More than 35 years ago, a man was working in the attic of a Kansas house when he lost his wallet. He never thought he'd see it again until he got an unexpected phone call.

"My mouth was hanging (open).Thirty-five to 36 years it had been gone, and he went up and found it in the attic," said Gean Brown Jr.

Brown still can't believe his long-lost wallet reappeared after all this time inside a Spring Hill home.

"I knew I had it in my pocket when I went up and, when I came out, it was gone. And I knew I had it in the attic, but couldn't find it. I tore up insulation and still couldn't find it," he said.

It was either 1976 or 1977 when Brown said he last saw the wallet. He was at a job site installing some pipes in the attic of the Spring Hill home when the wallet vanished.

"We were working on the south end of the house and I thought right up against the wall I kicked it down in the wall and we searched, but I can't go in there and tear someone's wall out to find a wallet. (I thought) ‘That's it - it's history," said Brown.

Last week, Brown got a call from a man who now lives at the same house. Shawn Wyckoff was upstairs messing with an antenna when he saw the black object. Wyckoff called all the numbers in the wallet but they were either disconnected or dead. He did a quick internet search and found Brown's address in Paola, KS.

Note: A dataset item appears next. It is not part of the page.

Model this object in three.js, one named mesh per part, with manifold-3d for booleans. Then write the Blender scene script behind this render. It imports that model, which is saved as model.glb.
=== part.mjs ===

"This guy 36 years later he goes up there and looks down - there it is. Bang. Out in the open. And he was decent enough to look me up and find it. He could have pitched it. I don't know this guy. (But he) gives it back," said Brown.

He said there was no money in the wallet, but what was still inside was worth more than cash to him. The contents included his original draft card, old photos from his service in the Navy and a picture of his sweetheart, the same one he's happy to call his wife 40 years later.

KCTV5's Sandra Olivas wasn't able to talk to Wyckoff about his good deed because he was at work, but Brown said what the man did shows the true meaning of kindness.

"I never thought I'd see that wallet again unless the house got wiped down by a tornado. That was a total shock. He could have just pitched in the trash and he didn't. He's a decent human being," he said.

Brown said even though he's not able to give Wyckoff any reward money, he still wants to say thank you to him. He's invited him and his wife out to dinner as a way to show his appreciation.